Pleading With God
Gen. 18:23-33 records what at first appears to be a con game. Abraham reminds God that it would be unjust to destroy the righteous of Sodom and Gomorrah along with the wicked; and seems to imply that since the cities are home to any who may be righteous, the cities might be spared for their sake. Then God, agreeing to spare the city for fifty righteous, is asked, peradventure there shall lack five-and so on, until God had agreed to spare the city for ten righteous men.
Before rejecting this as a cheap bargaining with God, consider Abrahams unselfish concern for others, his humility (vs. 27,30,32), and most of all, the use of his God-given privilege to plead, in his own style, with his Maker. Apparently God listened as long as Abraham pled. Compare this with the importunity and persistence with which Christ urges to pray (Lu. 11:5-f; 18:1-8). When our children make childish requests are we insulted, or do we appreciate their confidence and faith that my dad can do anything. Abraham may have shown us all an open gate. Study each phrase of the following comment. Delitzsch observes (K.&D., Vol. 1, p. 231): This seemingly commercial kind of entreaty is... the essence of true prayer.
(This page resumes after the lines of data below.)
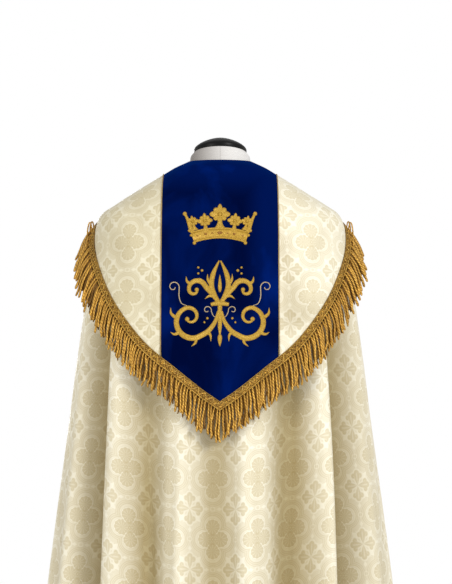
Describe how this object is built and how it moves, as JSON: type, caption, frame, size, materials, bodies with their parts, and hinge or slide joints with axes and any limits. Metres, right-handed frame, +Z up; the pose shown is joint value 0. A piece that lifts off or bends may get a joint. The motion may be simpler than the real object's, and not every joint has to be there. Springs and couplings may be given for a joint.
{
  "type": "cope vestment on a dress form",
  "caption": "Full-length open cloak with a shield-shaped, fringed hood and a tab clasp, displayed on a limbless dress form with a round stand.",
  "frame": {"origin": "on the floor, in the middle of the round base's underside", "axes": "+Z up; +Y the way the wearer would face, so the hood and the back of the cloak face -Y; +X to the wearer's right"},
  "size_m": [0.8156, 0.5919, 1.5638],
  "materials": {
    "damask": "cream damask, tone on tone, with a slight satin sheen",
    "velvet": "deep blue pile velvet",
    "bullion": "twisted old-gold metallic thread",
    "form_cover": "tight white linen jersey",
    "form_cap": "black, satin gloss",
    "steel": "brushed",
    "base_paint": "black, satin"
  },
  "bodies": {
    "root": {"cope_back": "damask", "cope_side_left": "damask", "cope_side_right": "damask", "cope_front_left": "damask", "cope_front_right": "damask", "hood_panel_left": "damask", "hood_panel_right": "damask", "hood_panel_velvet": "velvet", "clasp_tab": "velvet", "hood_fringe": "bullion", "piping_left": "bullion", "piping_right": "bullion", "form_body": "form_cover", "form_neck_cap": "form_cap", "form_pole": "steel", "form_collar": "base_paint", "form_base": "base_paint"}
  },
  "joints": []
}
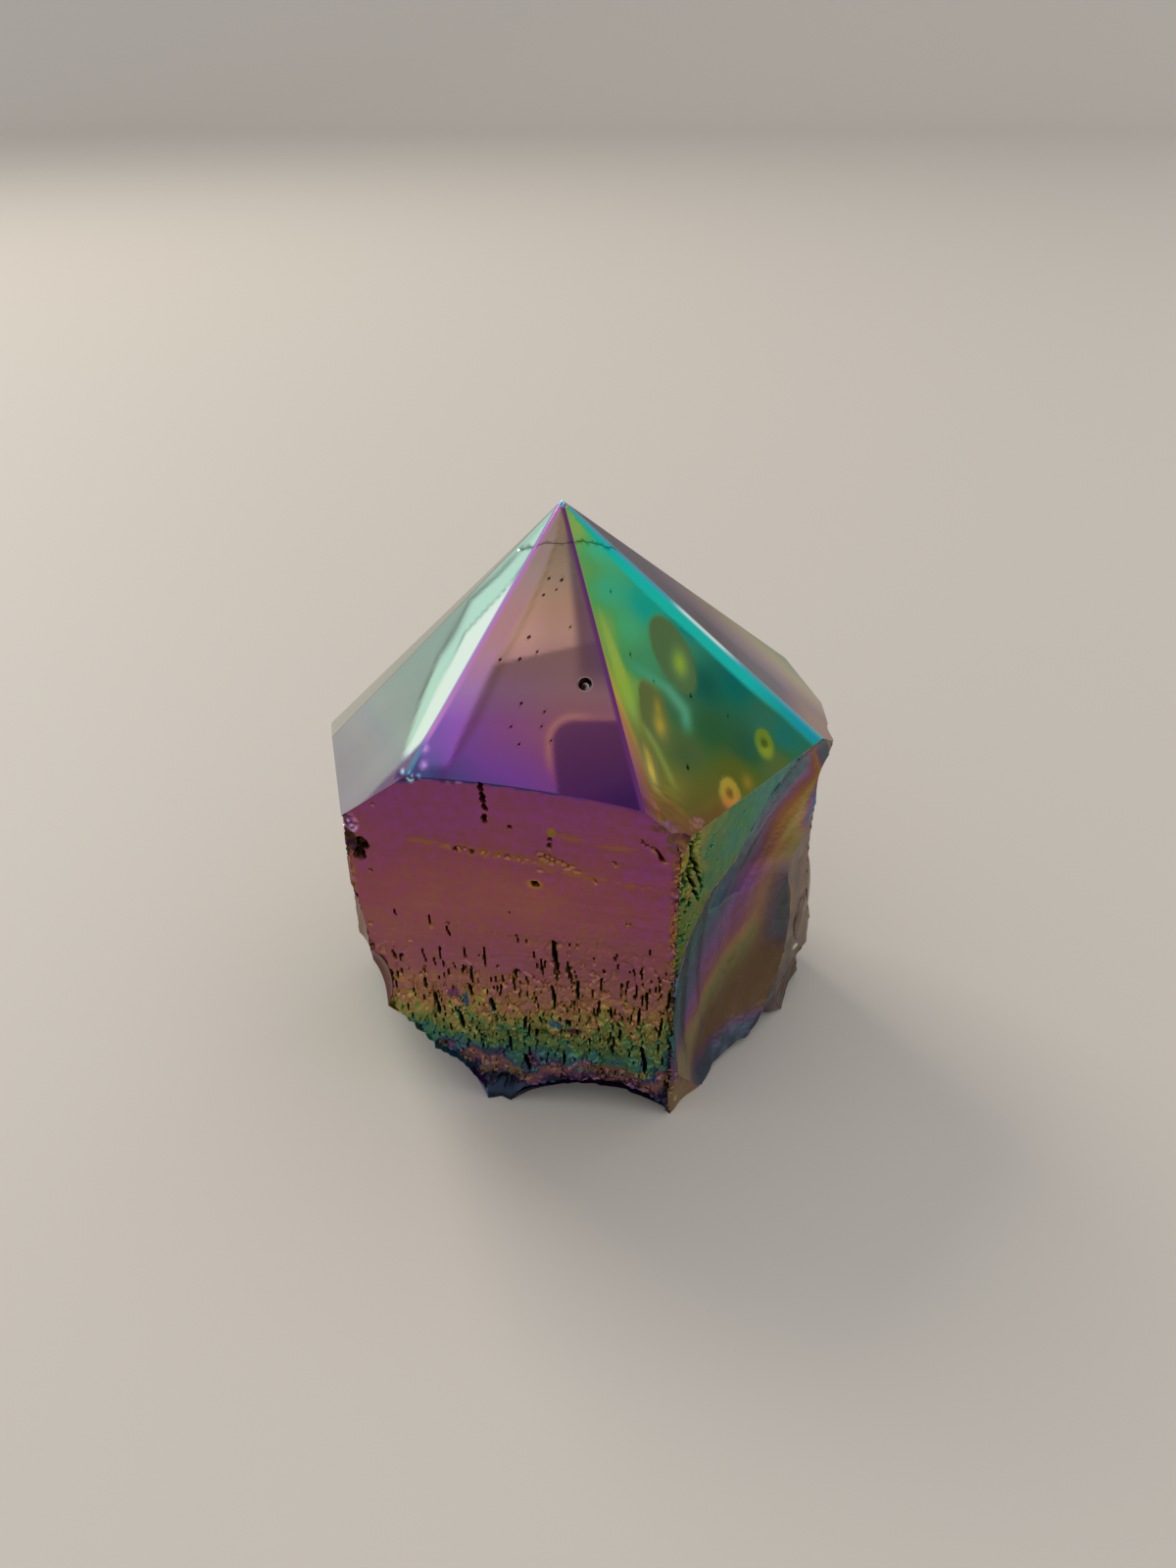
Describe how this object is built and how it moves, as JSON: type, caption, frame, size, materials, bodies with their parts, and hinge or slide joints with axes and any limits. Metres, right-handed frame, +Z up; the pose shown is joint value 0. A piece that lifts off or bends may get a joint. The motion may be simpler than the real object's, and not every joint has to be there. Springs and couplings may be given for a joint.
{
  "type": "titanium aura quartz point",
  "caption": "Decorative quartz point with an iridescent titanium film: polished pointed tip over natural etched and chipped prism faces, standing upright on its broken base.",
  "frame": {"origin": "middle of the level patch of the broken base, on the table", "axes": "+Z up through the stone towards its tip; the widest natural prism face looks along -Y"},
  "size_m": [0.0676, 0.0547, 0.0755],
  "materials": {
    "titanium_coated_quartz": "mirror-like titanium film in rainbow colours, polished on the tip and satin to rough on the natural faces"
  },
  "bodies": {
    "root": {"aura_quartz_point": "titanium_coated_quartz"}
  },
  "joints": []
}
It is the holy anaideia of which our Lord speaks in Lu. 11:8, the shamelessness of faith, which bridges over the infinite distance of the creature from the Creator, appeals with importunity to the heart of God, and ceases not till its point is gained.
This would indeed be neither permissible nor possible, had not God, by virtue of the mysterious interlacing of necessity and freedom in His nature and operation, granted a power to the prayer of faith, to which He consents to yield; had He not, by virtue of His absoluteness, which is anything but blind necessity, placed Himself in such a relation to men, that He not merely works upon them by means of His grace, but allows them to work upon Him by means of their faith; had He not interwoven the life of the free creature into His own absolute life, and accorded to a created personality the right to assert itself in faith, in distinction from His own. (Re-read, carefully.)